السبت، 22 فبراير 2014

The Character of Hope

The Character of Hope

Expert Author Joel Bryant
"When we transcend the common we offend the shallow. We also encourage the curious to adventure."
What is the character of hope? What is it based on and fed by? Only as we inquire can we determine the qualities that comprise. Moreover in doing so we might further determine its legitimacy and limits, if such exists. Inevitably any discussion of abstractions raises more questions than answers. Yet such an inquiry is crucial to our understanding of hope's character, and is therefore worthy of our interest. Two areas especially intrigue. These aren't exhaustive but they are sufficient for our inquiry. Along with the faculty of reason, hope is the singular quality most shared by rational creatures. It is not the exclusive property of a particular race, culture or class. All of us have hope and its offshoot - -hopes. All of us envision the day when time grants what labor hasn't. Even if it doesn't, however, hope as a quality remains.

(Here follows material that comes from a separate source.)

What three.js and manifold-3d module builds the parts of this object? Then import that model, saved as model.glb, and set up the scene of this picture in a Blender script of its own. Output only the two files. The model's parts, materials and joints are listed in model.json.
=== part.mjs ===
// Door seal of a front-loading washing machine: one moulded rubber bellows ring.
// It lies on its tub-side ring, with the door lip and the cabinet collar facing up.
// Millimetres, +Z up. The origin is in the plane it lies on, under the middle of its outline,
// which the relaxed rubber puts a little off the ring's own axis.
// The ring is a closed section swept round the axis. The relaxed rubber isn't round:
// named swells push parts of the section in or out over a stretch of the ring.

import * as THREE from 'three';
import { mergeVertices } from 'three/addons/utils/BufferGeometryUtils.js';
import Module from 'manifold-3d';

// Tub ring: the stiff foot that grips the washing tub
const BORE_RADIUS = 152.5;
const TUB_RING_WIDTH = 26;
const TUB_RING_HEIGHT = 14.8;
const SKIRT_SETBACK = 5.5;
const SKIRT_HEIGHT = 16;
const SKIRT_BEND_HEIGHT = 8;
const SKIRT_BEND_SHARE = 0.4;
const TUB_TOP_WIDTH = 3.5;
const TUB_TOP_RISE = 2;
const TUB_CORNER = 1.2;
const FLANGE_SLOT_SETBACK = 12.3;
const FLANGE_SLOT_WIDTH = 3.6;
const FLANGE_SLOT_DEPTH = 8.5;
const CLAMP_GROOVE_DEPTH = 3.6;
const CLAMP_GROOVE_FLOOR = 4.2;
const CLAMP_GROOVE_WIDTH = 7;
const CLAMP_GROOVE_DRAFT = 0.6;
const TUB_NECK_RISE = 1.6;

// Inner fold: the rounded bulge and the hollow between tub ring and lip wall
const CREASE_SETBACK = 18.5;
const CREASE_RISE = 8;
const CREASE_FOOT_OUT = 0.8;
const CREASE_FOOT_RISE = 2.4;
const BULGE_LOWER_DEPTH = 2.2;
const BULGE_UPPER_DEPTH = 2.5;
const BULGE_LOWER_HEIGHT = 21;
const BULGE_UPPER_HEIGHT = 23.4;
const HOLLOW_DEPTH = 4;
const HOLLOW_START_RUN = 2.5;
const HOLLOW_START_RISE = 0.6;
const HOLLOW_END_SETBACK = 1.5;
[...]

Specific to each, this desire is common to all. For example, the pregnant mother hopes to deliver a healthy baby. The recently discharged worker hopes to find a better job. These are only two hopes that haunt the human heart. Thousands, perhaps millions more exist. Still, however, these desires represent kinds of hope and therefore don't diminish its quality when they are crushed. Characteristically, as a quality hope transcends its temporal roots and existential disappointments. Its presence, persistence, even, prevails universally.
Different people can hope for different things, receiving or being denied them accordingly without imperiling the quality or integrity of hope. Nor can someone (or something) be rightly called hopeless. This person may be disappointed or disillusioned but he is not hopeless. In this regard, hope seems to be as inalienable as is ourright to and regard for freedom, being bequeathed at birth. We can no more deny it as we can ourselves. What intrigues are the claims of those who claim to be hopeless. Any person that claims such lacks self-knowledge and doesn't understand the character of hope.

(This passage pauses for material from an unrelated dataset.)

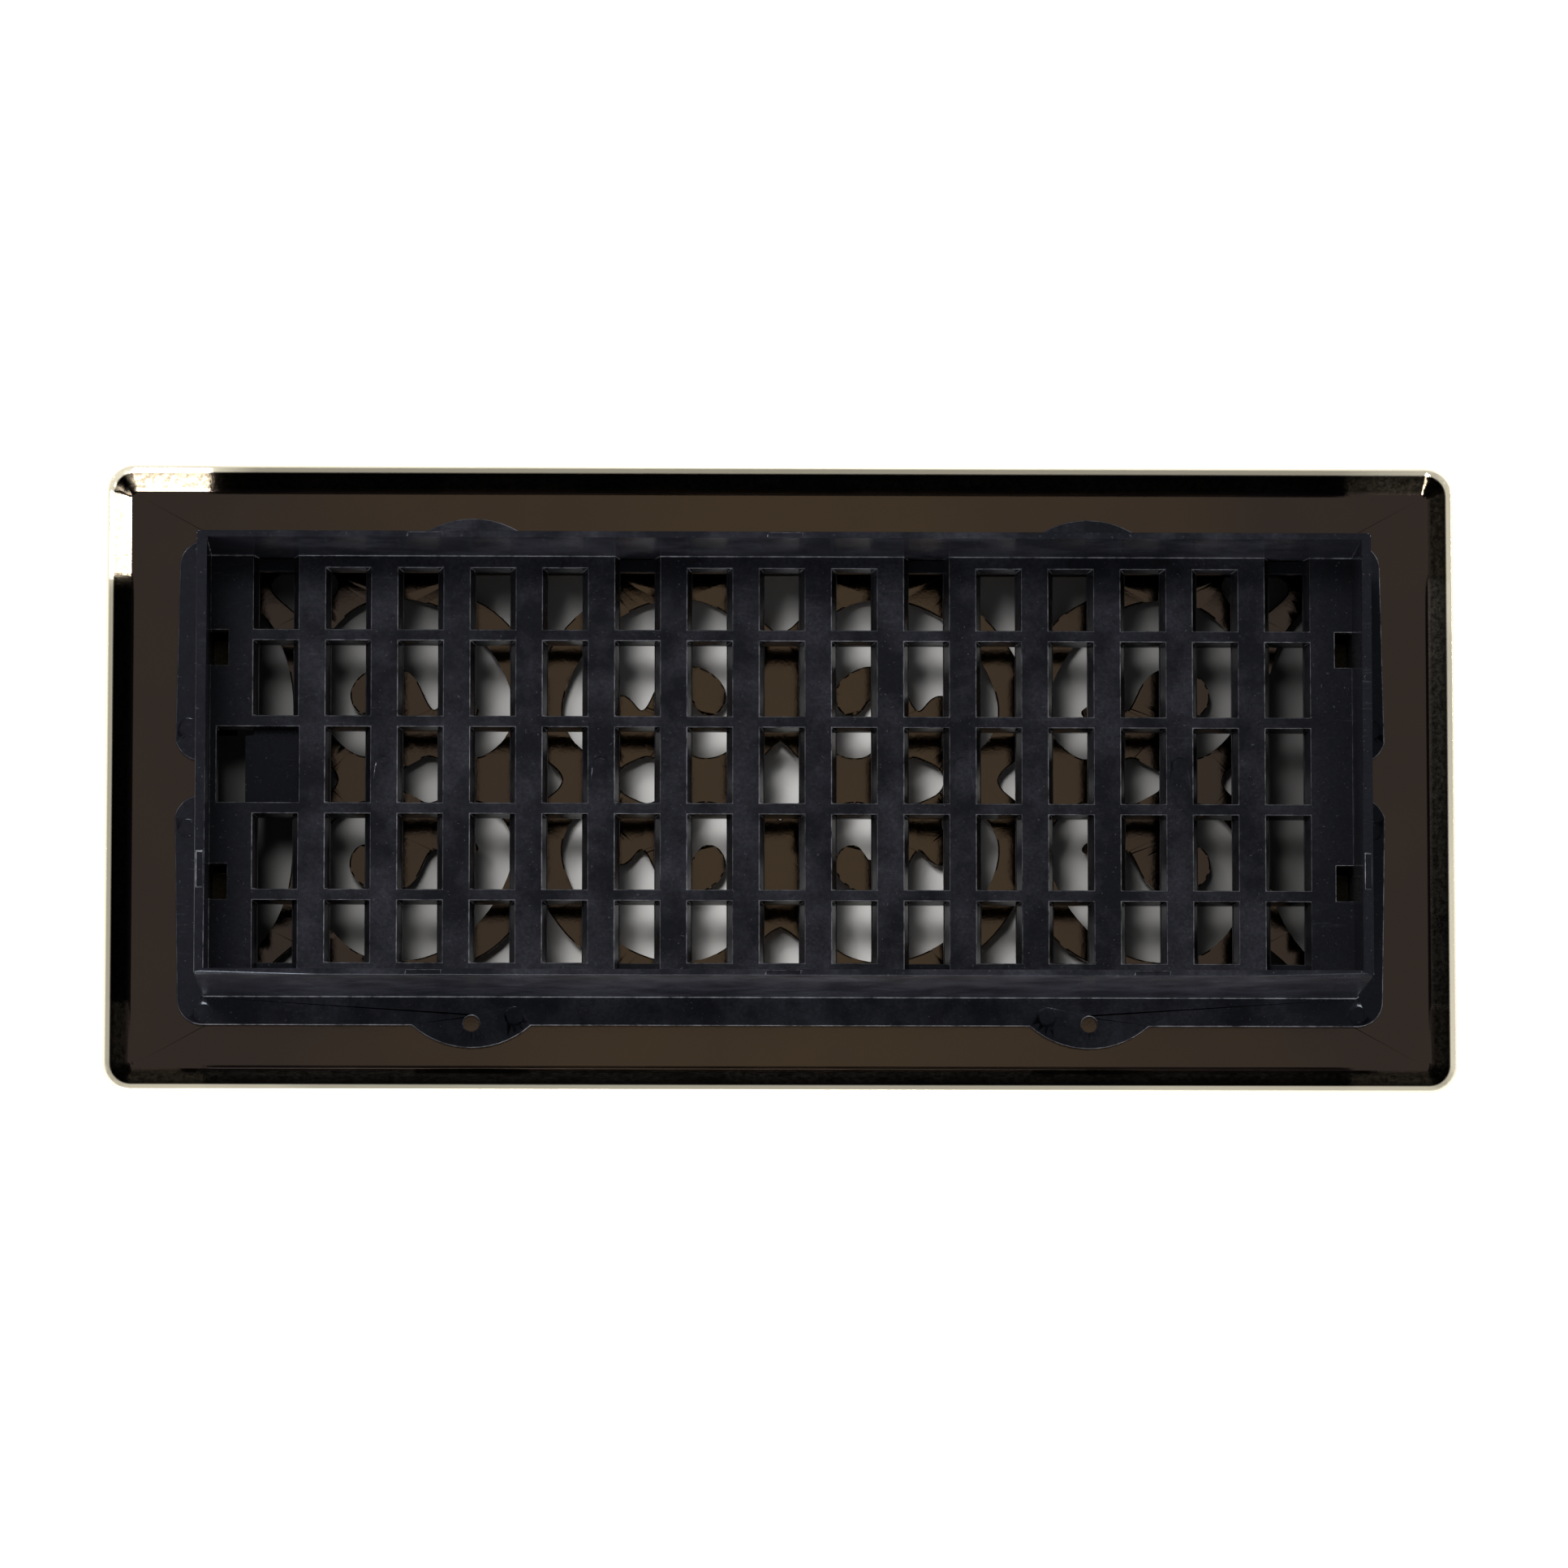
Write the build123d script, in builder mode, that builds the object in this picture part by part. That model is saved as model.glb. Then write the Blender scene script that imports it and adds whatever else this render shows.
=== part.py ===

Any policy founded upon this premise perverts and deceives. Any insistence of such subverts the right use of resources. It also retards personal autonomy. What people need are opportunities, from which hope expands accordingly. They need new ends and worthwhile aims toward which their hope can be directed when thwarted or revised when misguided. Many of these desires are products of a person's peculiar value or social system. Gradually, routinely, his hopes expand to include (and express) cultural, racial and class interests. Rightly developed, they comprise concern for all things human. When this happens hope comes to define an age and herald a new era in human history.

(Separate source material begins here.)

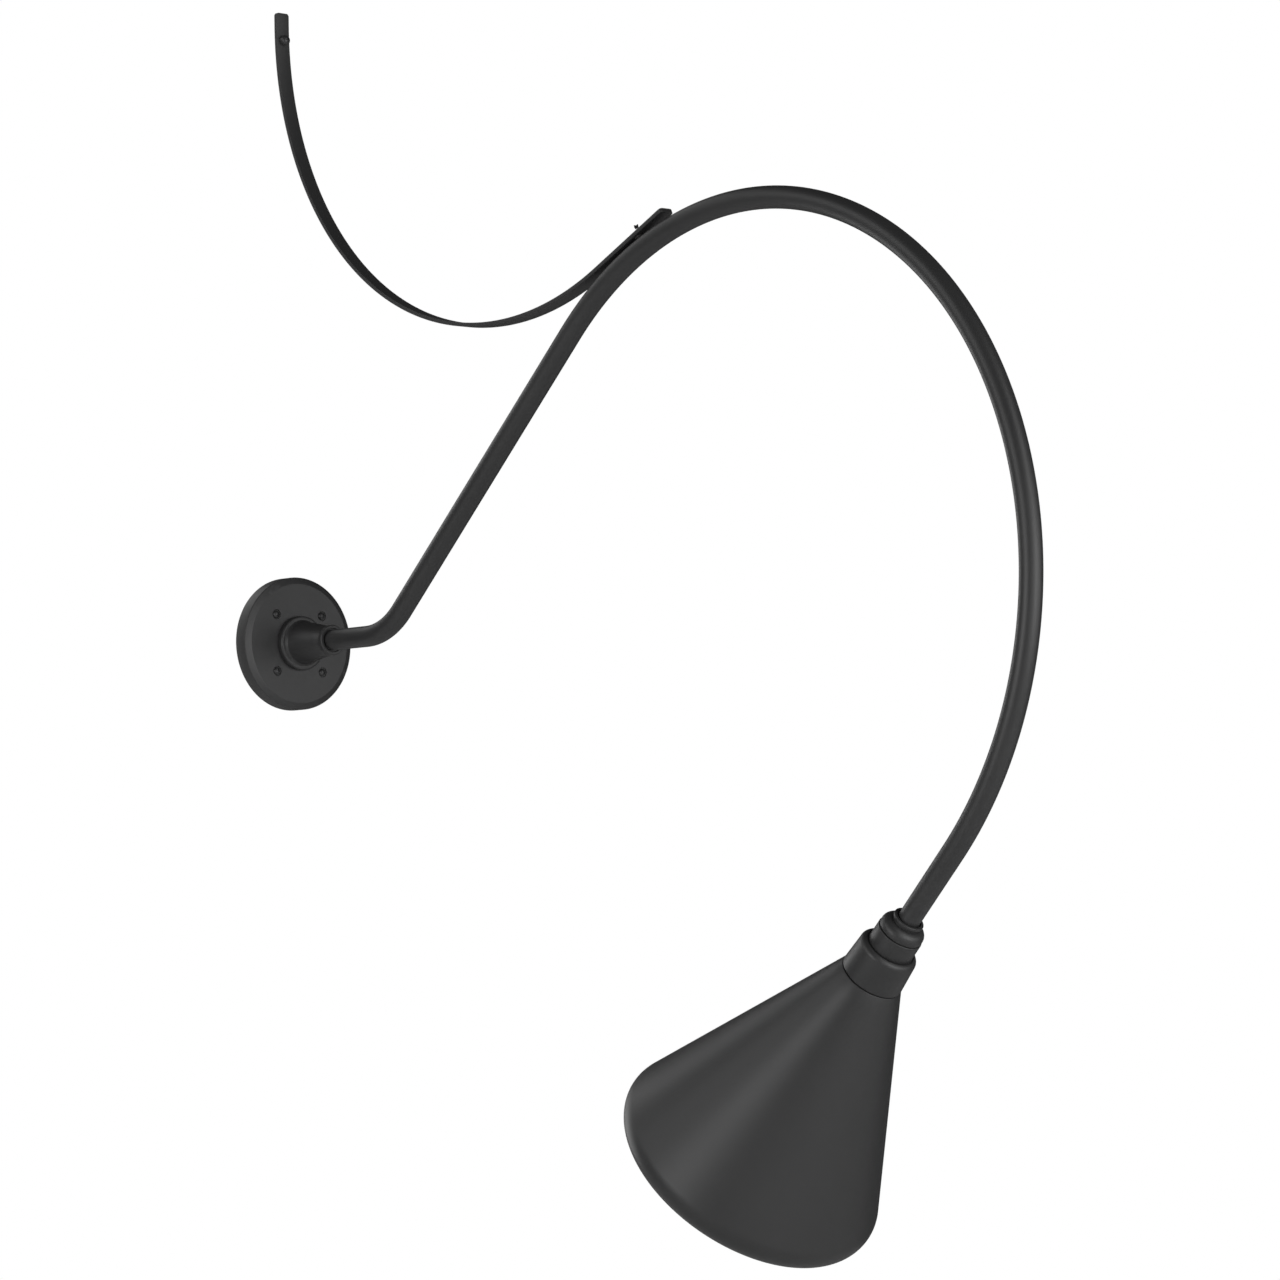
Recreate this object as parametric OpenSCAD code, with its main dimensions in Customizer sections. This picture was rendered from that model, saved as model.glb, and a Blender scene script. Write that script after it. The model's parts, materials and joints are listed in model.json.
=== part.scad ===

Such hope is expensive and expansive, transcending itself in the quest for truth. In this regard, hope reveals its second quality -its autonomy. Like the heart, hope has reasons that only it knows, and is thus capable of honoring these. Maybe that's why we so often feel frustrated personally 'Tis then that hope heralds its excellence, and transcends the individual in its quest for the universal. In rejecting its autonomy we seek to deny its integrity. We can, and should still have hopes; but we should not let these mar its character. Otherwise our ignorance will curse what hope has yet to create --a good for us that is good for all-- which is something that our hopes often thwart.